As a child, Dhanda and her family attended a local Gurdwara.

Dhanda worked for three years while studying to achieve her degree in events management. Dhanda was named the Future Face of Greater Birmingham at the sixth Future Faces Chamber of Commerce annual awards in 2020, receiving a fully funded place at Aston University to achieve her Master of Business.

== Career ==
As a 16-year-old, Dhanda applied to over 100 roles and was rejected from every one. She claims this was due to her disability.

Dhanda founded an events management company and worked on events for Tyson Fury, Floyd Mayweather and Anthony Joshua. She has also worked for Virgin Media as a disability program manager. She founded the Asian Disability Network and the first Asian Woman Festival in Birmingham.

Dhanda has also developed and launched Diversability Card, a discount card for people with disabilities.

For her work, Dhanda was recognised as one of the UK's most influential disabled people by the annual The Shaw Trust Power List, and as one of BBC's 100 inspiring and influential women from around the world for 2020.

In 2020, Dhanda was featured in an interview with BritishVogue about activism and her part within that movement.

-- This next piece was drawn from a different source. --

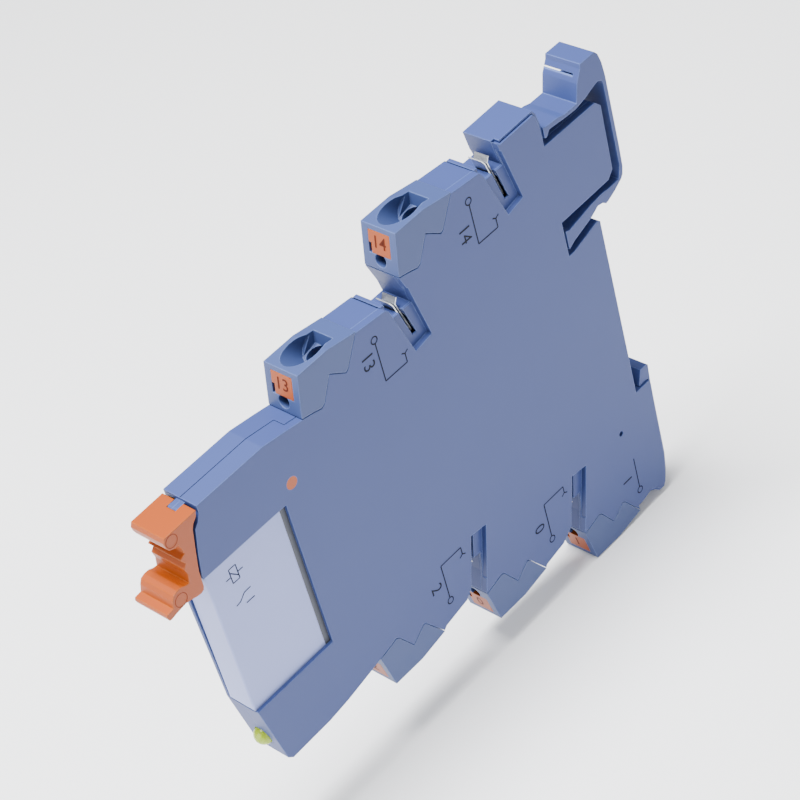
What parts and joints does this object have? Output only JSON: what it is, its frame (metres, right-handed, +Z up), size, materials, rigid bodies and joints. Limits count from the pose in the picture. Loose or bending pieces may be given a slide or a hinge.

In 2021, she featured in LinkedIn's largest UK advertising campaign, Dhanda's first television advert gained her the title of LinkedIn Changemaker.

In December 2021 and March 2022, she appeared as a guest panellist on ITV's Loose Women.

In February 2022, Dhanda delivered a TED (conference) talk in London, sharing how to make inclusion everyone's responsibility and discussing Diversity and Equity as a personal responsibility.

== Disability advocacy ==
Dhanda is a former trustee of Leonard Cheshire Disability.

On 7 March 2022, to mark International Women's Day, Scope announced Dhanda as an ambassador for the charity.